Sur place, Aïssata Diakité doit aussi adapter son produit à la demande. Elle qui avait envisagé une conception durable avec une bouteille en verre recyclable, qu’elle prévoyait de racheter à ses consommateurs, elle réalise très vite qu’il faut changer l’emballage. Il sera recyclable, mais jetable. Plus réaliste.

C’est l’inconvénient d’être pionnier. Alors que les « repats », ces expatriés de la diaspora qui rentrent au pays, se contentaient jusqu’ici de faire de l’import-export, Aïssata Diakité appartient à la première génération qui rentre pour créer des entreprises avec une volonté de bouleverser ce qu’elle appelle « la chaîne de valeurs ». Résultat ? Cinq incubateurs ont ouvert à Bamako en 2016.

Jusqu’à 200 agriculteurs

« Nous, c’est la jungle. Il faut tout faire », résume-t-elle. Se frotter à l’épineuse administration malienne, mais aussi à la culture traditionnelle. « Quand on parle aux aînés, il faut regarder par terre, ne pas avoir trop confiance en soi. Bref, le contraire de ce qu’il faut faire pour vendre son projet », poursuit Aïssata, qui joue pourtant le jeu.

Elle travaille avec des coopératives dans cinq régions du pays, qui rassemblent jusqu’à 200 agriculteurs.

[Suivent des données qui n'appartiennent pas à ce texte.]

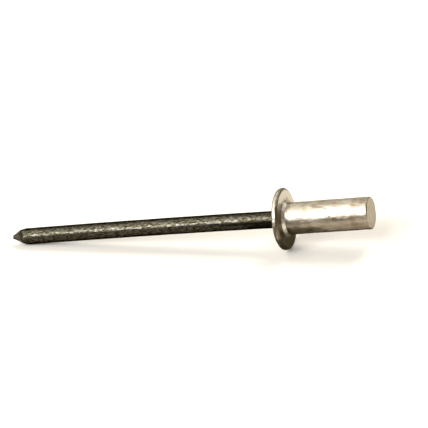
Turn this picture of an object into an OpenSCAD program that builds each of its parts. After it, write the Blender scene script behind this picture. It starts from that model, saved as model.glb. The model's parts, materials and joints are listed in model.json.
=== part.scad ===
// Closed-end blind rivet, unset: an aluminium shell with a flange and a closed end, swaged onto
// a steel mandrel whose head is held inside it. The mandrel's stem leaves through the dome of
// the flange and ends in a pinched point.
//
// Every module draws along the rivet's own axis, which is X: the bearing face of the flange is at
// x = 0, the shank runs to +X and the stem to -X. The rivet then leans as it lies on a flat
// surface, on the corner of its flange and the shoulder of its point.

/* [Shank] */
// Outer diameter of the shank
shank_d = 3.2; // [2.9:0.1:4]
// Length of the shank, from the bearing face to the closed end
shank_l = 8.7; // [7:0.1:14]
// Width of the bevel round the closed end
end_bevel = 0.12; // [0.05:0.01:0.2]
// Thickness of the closed end
end_wall = 0.8; // [0.5:0.1:1.5]

/* [Flange] */
// Diameter of the flange
flange_d = 6.2; // [5.4:0.1:7]
// Height of the flange's rim, with the bevel at its edge
rim_h = 0.25; // [0.2:0.05:0.4]
// Width of the bevel between the rim and the bearing face
rim_bevel = 0.12; // [0.05:0.01:0.15]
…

Ces structures permettent de garantir une certaine traçabilité, et de réagir rapidement en cas de problème.

Elle gère une équipe de cinq salariés et de cinq stagiaires, qu’elle a embauchés via des contrats d’alternance mis en place avec des écoles spécialisées. Uniquement des filles. « C’est une politique interne à l’entreprise », commente-t-elle avec le plus grand sérieux.

A ce stade, Aïssata Diakité ne se rémunère pas et gagne sa vie en tant que consultante pour l’Organisation internationale de la francophonie (OIF) et pour Meet Africa, un nouveau programme de l’Union européenne. Mais les choses pourraient vite changer. « Si tout va très bien, d’ici à douze mois, Zabbaan pourra me payer mon salaire », conclut-elle avec son énergie habituelle.